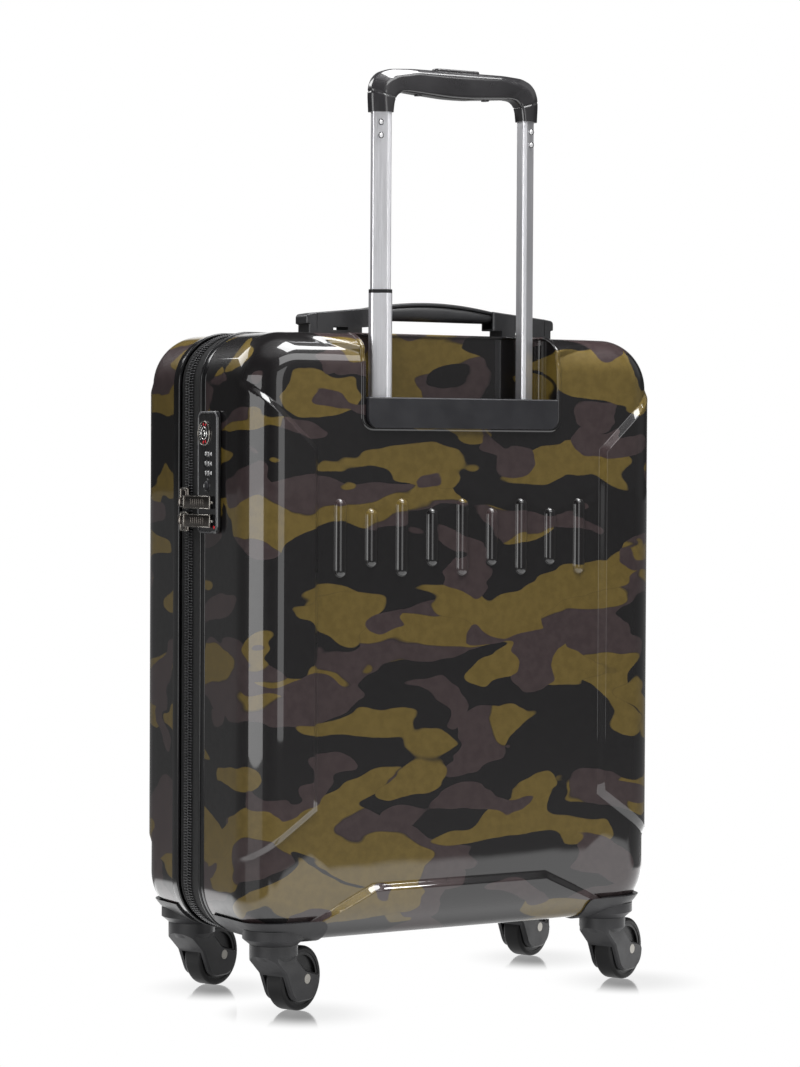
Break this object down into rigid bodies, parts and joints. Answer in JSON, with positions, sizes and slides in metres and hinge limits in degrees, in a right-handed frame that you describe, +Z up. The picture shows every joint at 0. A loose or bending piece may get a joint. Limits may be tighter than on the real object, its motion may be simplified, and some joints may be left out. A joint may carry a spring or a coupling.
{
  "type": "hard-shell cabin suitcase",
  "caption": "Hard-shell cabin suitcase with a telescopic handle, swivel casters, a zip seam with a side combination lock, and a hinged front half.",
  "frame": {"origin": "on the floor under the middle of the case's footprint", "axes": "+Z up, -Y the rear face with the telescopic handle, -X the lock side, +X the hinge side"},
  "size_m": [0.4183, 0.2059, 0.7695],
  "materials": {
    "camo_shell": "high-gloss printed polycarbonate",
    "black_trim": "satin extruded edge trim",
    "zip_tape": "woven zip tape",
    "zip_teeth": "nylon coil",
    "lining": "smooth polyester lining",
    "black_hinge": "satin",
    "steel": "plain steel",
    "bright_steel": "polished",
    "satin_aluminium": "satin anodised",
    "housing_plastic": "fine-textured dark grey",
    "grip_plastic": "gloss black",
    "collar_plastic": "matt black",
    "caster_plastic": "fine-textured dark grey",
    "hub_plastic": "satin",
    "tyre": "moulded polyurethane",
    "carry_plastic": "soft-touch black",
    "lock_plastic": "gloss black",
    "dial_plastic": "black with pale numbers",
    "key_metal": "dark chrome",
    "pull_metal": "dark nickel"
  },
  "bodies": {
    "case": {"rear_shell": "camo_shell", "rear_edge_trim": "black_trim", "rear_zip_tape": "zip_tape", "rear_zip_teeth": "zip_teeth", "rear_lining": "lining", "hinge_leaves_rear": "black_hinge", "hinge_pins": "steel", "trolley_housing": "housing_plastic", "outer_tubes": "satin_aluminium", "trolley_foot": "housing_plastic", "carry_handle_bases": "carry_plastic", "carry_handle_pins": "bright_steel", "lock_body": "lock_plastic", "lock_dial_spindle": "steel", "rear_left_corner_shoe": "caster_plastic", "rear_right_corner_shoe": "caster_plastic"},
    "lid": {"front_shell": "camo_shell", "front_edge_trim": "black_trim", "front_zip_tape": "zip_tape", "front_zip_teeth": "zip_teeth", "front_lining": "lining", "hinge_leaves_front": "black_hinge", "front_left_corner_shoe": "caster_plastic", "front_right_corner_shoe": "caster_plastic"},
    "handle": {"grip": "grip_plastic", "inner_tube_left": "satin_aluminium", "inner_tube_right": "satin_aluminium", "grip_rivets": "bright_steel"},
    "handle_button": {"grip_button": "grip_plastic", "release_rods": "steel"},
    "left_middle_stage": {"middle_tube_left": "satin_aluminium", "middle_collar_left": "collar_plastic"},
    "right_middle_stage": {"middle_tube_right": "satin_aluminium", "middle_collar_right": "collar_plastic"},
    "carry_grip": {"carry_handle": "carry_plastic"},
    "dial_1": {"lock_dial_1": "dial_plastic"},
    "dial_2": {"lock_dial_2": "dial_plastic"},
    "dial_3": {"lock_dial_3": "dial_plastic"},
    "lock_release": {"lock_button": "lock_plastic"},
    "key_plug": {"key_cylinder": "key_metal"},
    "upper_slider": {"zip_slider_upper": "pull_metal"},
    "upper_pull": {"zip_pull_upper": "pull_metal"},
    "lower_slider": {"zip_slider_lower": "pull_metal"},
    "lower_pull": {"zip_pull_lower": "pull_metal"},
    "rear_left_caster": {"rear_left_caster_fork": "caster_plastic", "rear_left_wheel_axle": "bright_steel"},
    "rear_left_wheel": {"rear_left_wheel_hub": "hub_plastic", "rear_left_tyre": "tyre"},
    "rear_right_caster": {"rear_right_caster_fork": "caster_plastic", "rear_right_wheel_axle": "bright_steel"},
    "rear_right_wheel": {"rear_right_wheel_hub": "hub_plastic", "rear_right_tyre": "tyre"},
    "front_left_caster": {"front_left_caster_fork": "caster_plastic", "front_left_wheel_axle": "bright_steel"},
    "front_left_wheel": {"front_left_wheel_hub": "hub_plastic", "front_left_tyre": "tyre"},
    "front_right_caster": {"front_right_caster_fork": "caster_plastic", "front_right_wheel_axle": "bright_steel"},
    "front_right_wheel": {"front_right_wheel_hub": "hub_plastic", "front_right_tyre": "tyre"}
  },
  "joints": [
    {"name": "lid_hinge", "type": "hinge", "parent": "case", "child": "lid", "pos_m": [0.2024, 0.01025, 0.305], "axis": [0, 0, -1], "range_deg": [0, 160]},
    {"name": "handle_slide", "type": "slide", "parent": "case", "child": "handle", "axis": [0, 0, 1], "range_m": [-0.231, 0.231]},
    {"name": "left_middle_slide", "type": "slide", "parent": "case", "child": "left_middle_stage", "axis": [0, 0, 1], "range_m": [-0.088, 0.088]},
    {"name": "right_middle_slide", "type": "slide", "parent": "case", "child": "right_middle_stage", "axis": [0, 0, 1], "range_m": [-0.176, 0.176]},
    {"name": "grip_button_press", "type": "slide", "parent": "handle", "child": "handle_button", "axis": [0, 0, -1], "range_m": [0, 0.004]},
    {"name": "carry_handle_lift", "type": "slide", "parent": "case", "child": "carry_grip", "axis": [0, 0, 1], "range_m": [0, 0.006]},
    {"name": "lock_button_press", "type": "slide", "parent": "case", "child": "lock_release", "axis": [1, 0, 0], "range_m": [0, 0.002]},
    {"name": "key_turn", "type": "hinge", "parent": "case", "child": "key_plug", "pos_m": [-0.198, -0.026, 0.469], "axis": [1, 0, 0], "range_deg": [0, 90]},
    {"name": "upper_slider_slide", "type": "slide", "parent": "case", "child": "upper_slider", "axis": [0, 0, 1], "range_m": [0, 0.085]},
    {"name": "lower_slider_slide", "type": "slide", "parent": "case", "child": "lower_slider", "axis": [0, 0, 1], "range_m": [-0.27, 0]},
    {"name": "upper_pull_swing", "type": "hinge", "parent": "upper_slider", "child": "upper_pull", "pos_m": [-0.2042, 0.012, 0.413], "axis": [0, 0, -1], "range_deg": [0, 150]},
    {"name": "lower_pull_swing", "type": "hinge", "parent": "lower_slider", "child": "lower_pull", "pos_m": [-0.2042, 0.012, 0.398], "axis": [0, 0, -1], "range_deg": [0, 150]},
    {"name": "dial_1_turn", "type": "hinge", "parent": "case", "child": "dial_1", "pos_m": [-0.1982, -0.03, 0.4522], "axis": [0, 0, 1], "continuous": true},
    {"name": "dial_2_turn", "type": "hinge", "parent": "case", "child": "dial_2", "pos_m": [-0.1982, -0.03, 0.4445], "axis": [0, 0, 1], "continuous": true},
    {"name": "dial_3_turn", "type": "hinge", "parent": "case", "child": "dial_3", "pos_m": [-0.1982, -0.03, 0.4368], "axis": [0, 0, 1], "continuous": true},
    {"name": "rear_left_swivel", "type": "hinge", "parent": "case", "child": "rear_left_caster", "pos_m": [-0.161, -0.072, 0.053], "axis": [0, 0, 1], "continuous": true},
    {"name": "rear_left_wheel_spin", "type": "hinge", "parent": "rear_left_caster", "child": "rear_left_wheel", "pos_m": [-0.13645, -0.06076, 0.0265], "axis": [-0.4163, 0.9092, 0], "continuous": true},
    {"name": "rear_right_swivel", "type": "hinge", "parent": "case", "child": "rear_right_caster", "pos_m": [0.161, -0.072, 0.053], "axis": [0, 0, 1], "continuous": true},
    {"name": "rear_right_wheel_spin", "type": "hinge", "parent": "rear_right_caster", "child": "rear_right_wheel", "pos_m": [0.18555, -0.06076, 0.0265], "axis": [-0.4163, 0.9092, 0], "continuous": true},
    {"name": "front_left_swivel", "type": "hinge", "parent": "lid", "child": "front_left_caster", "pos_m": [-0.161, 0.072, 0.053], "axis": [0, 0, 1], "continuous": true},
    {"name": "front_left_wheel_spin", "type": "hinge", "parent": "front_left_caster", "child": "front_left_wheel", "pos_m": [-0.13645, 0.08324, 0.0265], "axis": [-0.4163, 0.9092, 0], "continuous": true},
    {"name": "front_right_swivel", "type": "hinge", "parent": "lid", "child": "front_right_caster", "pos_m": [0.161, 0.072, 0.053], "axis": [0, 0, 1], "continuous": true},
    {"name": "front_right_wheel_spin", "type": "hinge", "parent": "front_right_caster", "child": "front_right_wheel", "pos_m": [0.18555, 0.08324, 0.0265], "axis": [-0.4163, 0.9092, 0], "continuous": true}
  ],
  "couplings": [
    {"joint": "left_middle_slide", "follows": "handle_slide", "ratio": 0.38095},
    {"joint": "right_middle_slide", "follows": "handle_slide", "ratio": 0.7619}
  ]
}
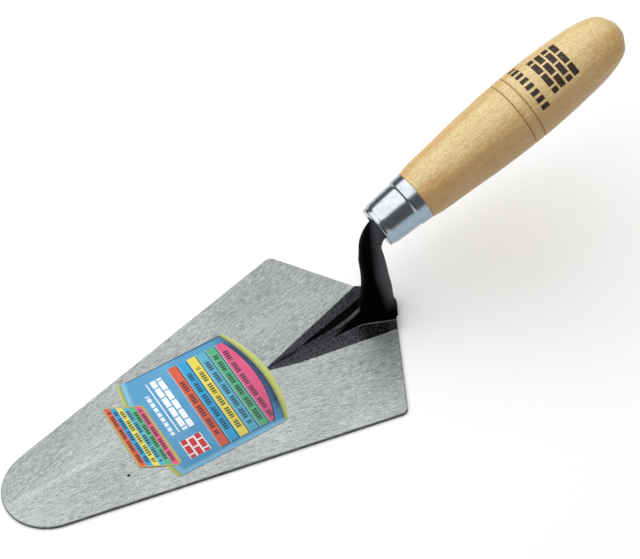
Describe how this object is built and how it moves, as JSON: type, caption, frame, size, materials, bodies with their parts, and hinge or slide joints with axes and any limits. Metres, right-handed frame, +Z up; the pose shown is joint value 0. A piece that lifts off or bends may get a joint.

* [Written instruction]
Check each line above for "materials" and return the ones that have it.

* [Solution to this task]
  "materials": {
Describe how this object is built and how it moves, as JSON: type, caption, frame, size, materials, bodies with their parts, and hinge or slide joints with axes and any limits. Metres, right-handed frame, +Z up; the pose shown is joint value 0. A piece that lifts off or bends may get a joint.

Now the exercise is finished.